Friday, February 17, 2017

Immigrants, Cosmopolitanism, and Conservatism

I've been spending a lot of time around immigrant students, lately, teenagers from all over the world. Some have been exposed to extreme trauma, fled violence, lived in refugee camps. Some have had much more ordinary lives. All find themselves in the U.S. trying to sort out how to reconcile or blend their traditions, the lives of their parents, with the American youth culture they encounter at middle and high school.

The children are diverse in ways that extend beyond their point of origin or their varied cultures. Some are shy. Others are anything but. Some love school, others, well, not so much.

I've long studied immigration, but much in the same way that I studied West Africa. It wasn't until I went there and experienced for myself that I was deeply affected by it.
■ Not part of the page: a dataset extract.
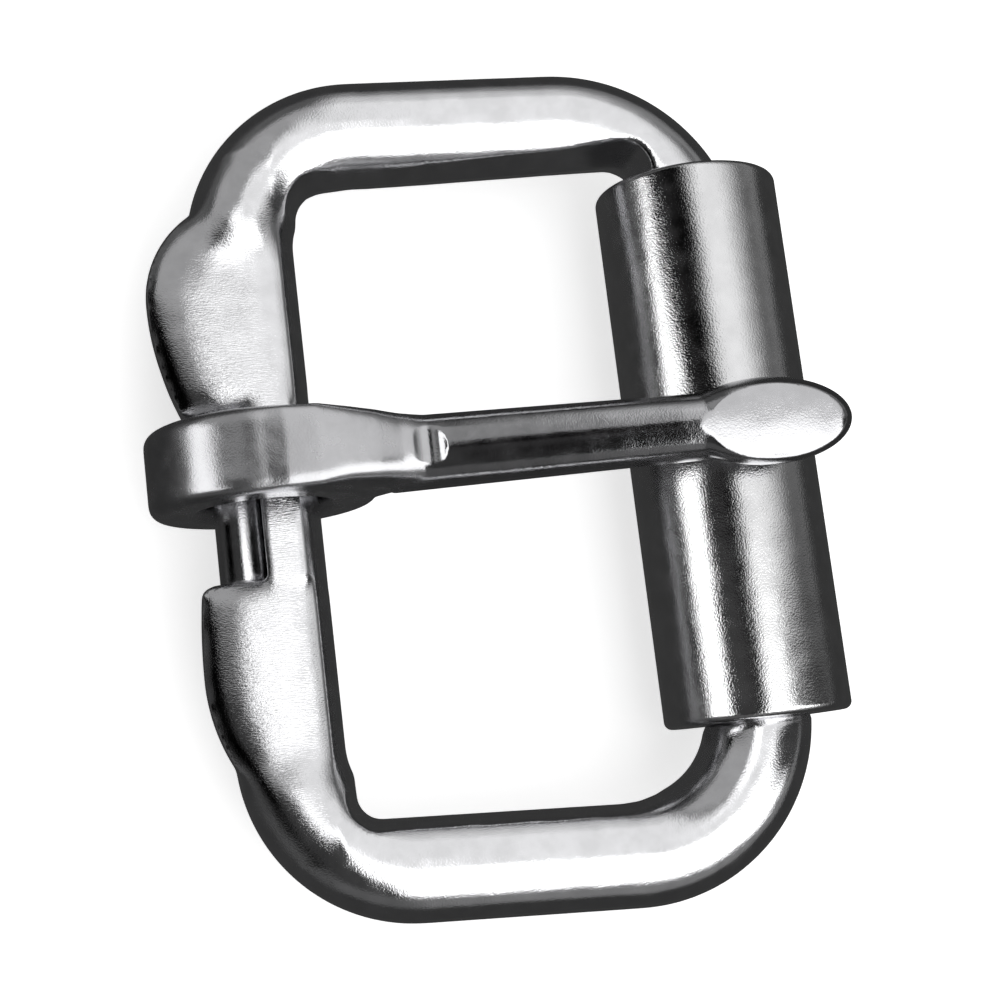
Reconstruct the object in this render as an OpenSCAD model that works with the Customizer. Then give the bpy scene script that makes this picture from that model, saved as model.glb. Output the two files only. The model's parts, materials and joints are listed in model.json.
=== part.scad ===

And so I find myself deeply affected by these young people, by their ready gifts of friendship, their openness, their determination and optimism.

In today's polarized and often poisoned political culture, liberals and conservatives often divide over immigration, with conservatives fearing that such people might dilute American culture. Yet immigrants are often deeply conservative. Most have strong religious beliefs, a ferocious work ethic, and a deep commitment to their families. The other day in one class we discussed the tension between commitment to family and pursuing one's dreams. Students strongly asserted that they would not live apart from their parents to pursue any dream, not after the sacrifices their parents had made for them. Some had tears in their eyes as they spoke about how much their families meant to them.

It makes a person think about what life is for, in the end, which I think is a great benefit of cosmopolitanism, of seeking contact with a variety of cultures. Cosmopolitanism may seem like a liberal idea, but it often leads to more conservative (if "conservative" is defined in a traditional sort of way rather than as whatever the Republican Party currently favors) points of view.

Sunday, January 8, 2017

The Gift of Turning 60

The most obvious blessing of being sixty years old is that it beats the alternative.

But I've noticed a lot of other benefits, too.

One of the historical anomalies of modern life is that we live a long time. Paired with the great comfort--again, relatively speaking--that most of us in the West enjoy, this understandably leads to a sort of assumption that we have all the time in the world. And that can become a sort of burden. "What'll we do with ourselves this afternoon, and the day after that, and the next thirty years?" wonders a character in The Great Gatsby.

Old age has a way of reminding you that time is short. People your age--or younger--that you care about start passing away, sometimes with scant notice. One's energy level and memory are not what they used to be. Weight is easier to put on, harder to lose. Ailments start creeping in--or sometimes rushing in.

Life becomes more of a gift, less of a burden. One hopes for many more years, especially productive and healthy ones. But clearly most of life is in the rear-view mirror, and the road ahead may be much shorter and more difficult than we hope for. And that is a good thing to ponder.